### Exercise objective:
Reproduce exactly the lines from the one containing "head = head_and_neck(trunk, collar_room, nodes, work)" down to the one containing "shown = obj.evaluated_get(depsgraph)", including both of those lines, and nothing else.

CAD and scene scripts:
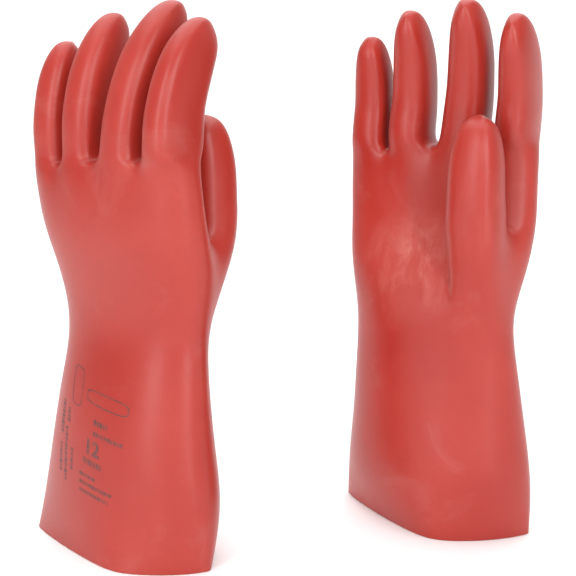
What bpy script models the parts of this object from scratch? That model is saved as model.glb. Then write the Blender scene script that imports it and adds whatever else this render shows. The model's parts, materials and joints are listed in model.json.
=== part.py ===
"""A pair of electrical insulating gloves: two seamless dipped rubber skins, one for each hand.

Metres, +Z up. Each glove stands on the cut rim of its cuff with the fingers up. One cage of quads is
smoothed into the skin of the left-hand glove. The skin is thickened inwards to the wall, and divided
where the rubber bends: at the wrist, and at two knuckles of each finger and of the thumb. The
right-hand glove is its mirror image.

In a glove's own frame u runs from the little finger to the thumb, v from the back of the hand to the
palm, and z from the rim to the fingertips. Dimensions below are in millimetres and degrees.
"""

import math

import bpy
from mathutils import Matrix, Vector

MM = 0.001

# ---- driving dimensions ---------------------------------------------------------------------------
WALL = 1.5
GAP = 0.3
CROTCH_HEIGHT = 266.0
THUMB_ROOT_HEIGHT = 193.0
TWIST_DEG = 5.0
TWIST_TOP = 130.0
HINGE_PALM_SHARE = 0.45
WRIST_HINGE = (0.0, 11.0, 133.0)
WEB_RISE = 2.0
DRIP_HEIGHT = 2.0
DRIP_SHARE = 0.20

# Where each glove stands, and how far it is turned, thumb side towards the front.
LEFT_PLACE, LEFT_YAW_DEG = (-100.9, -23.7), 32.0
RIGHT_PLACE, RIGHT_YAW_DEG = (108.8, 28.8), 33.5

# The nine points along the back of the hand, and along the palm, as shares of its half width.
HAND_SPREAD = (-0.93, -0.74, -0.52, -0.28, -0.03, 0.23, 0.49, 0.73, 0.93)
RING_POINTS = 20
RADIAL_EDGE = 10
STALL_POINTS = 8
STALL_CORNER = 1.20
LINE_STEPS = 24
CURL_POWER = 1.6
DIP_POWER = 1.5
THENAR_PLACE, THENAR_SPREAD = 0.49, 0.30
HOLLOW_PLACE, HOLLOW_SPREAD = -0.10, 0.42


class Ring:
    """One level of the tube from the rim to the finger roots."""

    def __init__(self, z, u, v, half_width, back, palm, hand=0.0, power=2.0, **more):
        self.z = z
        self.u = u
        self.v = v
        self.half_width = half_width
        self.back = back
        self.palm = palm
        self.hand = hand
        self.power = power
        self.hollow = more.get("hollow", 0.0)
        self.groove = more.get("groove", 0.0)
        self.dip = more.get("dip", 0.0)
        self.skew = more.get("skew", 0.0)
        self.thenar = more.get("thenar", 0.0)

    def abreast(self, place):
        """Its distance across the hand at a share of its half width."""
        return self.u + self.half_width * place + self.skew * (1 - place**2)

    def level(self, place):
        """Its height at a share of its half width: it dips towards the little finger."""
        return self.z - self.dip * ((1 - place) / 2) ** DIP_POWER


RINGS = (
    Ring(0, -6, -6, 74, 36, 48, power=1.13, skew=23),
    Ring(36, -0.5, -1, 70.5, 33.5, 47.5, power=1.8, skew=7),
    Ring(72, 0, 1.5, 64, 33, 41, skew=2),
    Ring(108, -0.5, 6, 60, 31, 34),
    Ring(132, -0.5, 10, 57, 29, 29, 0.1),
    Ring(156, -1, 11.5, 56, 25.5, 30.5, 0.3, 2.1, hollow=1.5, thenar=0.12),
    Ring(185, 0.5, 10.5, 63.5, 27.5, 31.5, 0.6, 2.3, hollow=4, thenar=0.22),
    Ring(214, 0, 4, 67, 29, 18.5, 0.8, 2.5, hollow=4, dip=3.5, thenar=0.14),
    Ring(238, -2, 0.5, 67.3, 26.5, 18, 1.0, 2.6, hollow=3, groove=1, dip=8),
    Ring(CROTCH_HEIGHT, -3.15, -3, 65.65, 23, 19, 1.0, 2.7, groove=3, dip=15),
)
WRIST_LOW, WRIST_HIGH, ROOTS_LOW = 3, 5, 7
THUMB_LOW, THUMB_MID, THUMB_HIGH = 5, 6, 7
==
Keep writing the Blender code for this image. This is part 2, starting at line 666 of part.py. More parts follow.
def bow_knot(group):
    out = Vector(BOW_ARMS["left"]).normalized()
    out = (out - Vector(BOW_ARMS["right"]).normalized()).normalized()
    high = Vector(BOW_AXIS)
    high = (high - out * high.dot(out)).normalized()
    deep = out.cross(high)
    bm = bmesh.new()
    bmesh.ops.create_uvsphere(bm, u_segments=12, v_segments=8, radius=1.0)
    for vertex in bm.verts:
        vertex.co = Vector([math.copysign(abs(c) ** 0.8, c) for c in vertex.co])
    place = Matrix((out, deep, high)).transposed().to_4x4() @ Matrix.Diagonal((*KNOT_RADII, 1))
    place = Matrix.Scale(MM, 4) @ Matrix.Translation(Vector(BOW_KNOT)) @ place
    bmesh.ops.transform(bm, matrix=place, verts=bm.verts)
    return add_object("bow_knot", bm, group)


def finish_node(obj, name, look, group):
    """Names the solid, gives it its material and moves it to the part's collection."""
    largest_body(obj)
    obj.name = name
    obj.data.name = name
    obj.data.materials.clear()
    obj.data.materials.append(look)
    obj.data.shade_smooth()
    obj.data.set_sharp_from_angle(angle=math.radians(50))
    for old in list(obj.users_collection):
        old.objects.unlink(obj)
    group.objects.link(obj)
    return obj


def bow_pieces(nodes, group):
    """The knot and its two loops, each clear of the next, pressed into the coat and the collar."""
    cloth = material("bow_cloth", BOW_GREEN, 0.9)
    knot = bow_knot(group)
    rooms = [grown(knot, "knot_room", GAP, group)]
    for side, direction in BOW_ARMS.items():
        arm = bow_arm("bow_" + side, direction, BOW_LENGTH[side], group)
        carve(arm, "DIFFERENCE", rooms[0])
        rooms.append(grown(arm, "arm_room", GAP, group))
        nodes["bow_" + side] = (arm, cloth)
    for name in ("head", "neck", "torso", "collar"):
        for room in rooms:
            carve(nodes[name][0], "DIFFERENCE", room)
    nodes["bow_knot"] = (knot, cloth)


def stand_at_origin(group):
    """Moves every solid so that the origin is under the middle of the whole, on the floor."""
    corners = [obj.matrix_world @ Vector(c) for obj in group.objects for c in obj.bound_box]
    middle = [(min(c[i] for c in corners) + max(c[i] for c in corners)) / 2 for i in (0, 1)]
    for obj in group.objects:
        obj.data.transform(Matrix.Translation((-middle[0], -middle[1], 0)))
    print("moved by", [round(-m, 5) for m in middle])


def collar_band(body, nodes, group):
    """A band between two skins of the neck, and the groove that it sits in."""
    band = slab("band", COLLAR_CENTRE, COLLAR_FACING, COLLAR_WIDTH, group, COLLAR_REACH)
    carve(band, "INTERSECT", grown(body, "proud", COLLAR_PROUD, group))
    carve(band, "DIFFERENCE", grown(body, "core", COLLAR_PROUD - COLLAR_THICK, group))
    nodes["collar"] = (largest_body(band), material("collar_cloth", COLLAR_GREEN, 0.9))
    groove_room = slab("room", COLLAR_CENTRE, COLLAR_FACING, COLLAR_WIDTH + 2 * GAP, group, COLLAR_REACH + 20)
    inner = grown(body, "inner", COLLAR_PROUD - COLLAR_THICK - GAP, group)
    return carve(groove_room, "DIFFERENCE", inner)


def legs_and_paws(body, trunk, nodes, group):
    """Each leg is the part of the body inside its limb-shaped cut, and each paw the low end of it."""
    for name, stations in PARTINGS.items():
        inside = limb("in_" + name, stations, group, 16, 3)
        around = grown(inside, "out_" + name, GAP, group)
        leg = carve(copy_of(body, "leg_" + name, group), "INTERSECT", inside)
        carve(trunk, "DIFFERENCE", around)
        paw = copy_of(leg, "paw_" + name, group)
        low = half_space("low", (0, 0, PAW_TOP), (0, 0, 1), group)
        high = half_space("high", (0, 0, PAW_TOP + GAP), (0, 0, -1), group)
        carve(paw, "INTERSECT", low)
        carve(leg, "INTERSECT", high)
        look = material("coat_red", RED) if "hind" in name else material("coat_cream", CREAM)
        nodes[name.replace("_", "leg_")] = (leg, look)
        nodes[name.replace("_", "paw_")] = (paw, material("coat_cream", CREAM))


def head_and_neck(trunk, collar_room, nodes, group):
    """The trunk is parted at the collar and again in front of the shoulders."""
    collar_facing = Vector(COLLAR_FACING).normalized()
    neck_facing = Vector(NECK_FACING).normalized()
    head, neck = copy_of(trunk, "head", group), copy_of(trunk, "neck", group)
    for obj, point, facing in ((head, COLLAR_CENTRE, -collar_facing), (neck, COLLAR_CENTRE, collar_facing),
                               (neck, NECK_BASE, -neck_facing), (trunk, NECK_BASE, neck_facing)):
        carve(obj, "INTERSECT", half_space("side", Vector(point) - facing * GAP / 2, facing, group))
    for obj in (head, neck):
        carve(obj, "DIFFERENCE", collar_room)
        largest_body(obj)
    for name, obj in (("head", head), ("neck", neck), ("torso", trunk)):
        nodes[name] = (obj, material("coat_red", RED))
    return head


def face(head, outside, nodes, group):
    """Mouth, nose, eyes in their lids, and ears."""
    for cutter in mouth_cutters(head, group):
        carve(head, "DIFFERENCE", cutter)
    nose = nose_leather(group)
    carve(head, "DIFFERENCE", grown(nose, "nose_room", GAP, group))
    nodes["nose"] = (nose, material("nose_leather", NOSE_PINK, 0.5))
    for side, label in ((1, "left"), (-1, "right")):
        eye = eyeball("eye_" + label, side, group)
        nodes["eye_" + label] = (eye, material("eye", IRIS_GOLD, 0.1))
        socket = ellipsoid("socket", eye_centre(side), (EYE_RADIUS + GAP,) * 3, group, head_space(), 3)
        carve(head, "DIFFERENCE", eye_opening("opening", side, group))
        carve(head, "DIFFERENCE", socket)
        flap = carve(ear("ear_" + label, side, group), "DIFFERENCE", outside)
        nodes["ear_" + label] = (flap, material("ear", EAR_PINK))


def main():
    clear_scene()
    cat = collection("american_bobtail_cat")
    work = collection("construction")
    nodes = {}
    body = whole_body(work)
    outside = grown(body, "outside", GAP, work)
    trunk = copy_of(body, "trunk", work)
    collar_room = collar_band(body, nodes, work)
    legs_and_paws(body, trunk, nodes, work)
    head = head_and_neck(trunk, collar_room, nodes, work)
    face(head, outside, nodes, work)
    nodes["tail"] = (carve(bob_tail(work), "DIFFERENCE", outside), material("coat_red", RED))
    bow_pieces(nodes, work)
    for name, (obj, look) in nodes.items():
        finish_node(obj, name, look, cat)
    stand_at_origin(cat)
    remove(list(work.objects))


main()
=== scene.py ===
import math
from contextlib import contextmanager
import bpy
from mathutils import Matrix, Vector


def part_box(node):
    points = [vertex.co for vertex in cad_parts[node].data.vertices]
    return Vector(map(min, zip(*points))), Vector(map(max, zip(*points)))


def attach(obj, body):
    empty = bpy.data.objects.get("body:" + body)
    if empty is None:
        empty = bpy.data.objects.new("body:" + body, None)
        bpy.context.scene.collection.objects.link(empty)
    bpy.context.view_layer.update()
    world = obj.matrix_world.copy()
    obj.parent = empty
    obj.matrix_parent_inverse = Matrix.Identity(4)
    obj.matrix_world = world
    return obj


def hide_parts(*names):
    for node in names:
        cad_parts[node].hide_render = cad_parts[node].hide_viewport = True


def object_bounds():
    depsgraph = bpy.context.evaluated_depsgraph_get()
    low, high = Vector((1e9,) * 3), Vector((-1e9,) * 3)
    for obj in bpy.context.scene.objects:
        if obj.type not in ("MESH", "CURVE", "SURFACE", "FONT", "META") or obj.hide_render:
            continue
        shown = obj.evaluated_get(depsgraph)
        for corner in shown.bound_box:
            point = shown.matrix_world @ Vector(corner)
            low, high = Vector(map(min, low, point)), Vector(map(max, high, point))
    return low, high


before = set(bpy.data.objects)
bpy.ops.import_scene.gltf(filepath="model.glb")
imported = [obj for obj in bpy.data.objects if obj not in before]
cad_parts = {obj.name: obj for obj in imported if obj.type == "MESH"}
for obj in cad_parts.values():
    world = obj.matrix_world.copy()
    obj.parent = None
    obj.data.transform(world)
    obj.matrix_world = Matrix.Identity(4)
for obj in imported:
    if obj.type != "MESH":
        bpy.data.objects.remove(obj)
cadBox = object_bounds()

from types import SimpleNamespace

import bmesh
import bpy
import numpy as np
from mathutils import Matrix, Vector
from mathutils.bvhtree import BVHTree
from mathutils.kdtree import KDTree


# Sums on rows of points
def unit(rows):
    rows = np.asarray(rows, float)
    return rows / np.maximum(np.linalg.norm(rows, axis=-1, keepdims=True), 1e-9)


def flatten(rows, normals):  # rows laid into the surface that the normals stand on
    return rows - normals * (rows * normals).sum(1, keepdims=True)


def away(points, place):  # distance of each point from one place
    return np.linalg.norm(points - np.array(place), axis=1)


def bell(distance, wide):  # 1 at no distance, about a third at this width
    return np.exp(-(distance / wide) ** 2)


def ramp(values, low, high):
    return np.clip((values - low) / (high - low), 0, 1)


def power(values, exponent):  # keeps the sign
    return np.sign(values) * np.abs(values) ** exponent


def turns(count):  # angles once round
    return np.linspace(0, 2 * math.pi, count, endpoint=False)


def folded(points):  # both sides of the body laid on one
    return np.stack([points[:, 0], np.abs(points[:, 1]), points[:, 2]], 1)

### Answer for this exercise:
    head = head_and_neck(trunk, collar_room, nodes, work)
    face(head, outside, nodes, work)
    nodes["tail"] = (carve(bob_tail(work), "DIFFERENCE", outside), material("coat_red", RED))
    bow_pieces(nodes, work)
    for name, (obj, look) in nodes.items():
        finish_node(obj, name, look, cat)
    stand_at_origin(cat)
    remove(list(work.objects))


main()
=== scene.py ===
import math
from contextlib import contextmanager
import bpy
from mathutils import Matrix, Vector


def part_box(node):
    points = [vertex.co for vertex in cad_parts[node].data.vertices]
    return Vector(map(min, zip(*points))), Vector(map(max, zip(*points)))


def attach(obj, body):
    empty = bpy.data.objects.get("body:" + body)
    if empty is None:
        empty = bpy.data.objects.new("body:" + body, None)
        bpy.context.scene.collection.objects.link(empty)
    bpy.context.view_layer.update()
    world = obj.matrix_world.copy()
    obj.parent = empty
    obj.matrix_parent_inverse = Matrix.Identity(4)
    obj.matrix_world = world
    return obj


def hide_parts(*names):
    for node in names:
        cad_parts[node].hide_render = cad_parts[node].hide_viewport = True


def object_bounds():
    depsgraph = bpy.context.evaluated_depsgraph_get()
    low, high = Vector((1e9,) * 3), Vector((-1e9,) * 3)
    for obj in bpy.context.scene.objects:
        if obj.type not in ("MESH", "CURVE", "SURFACE", "FONT", "META") or obj.hide_render:
            continue
        shown = obj.evaluated_get(depsgraph)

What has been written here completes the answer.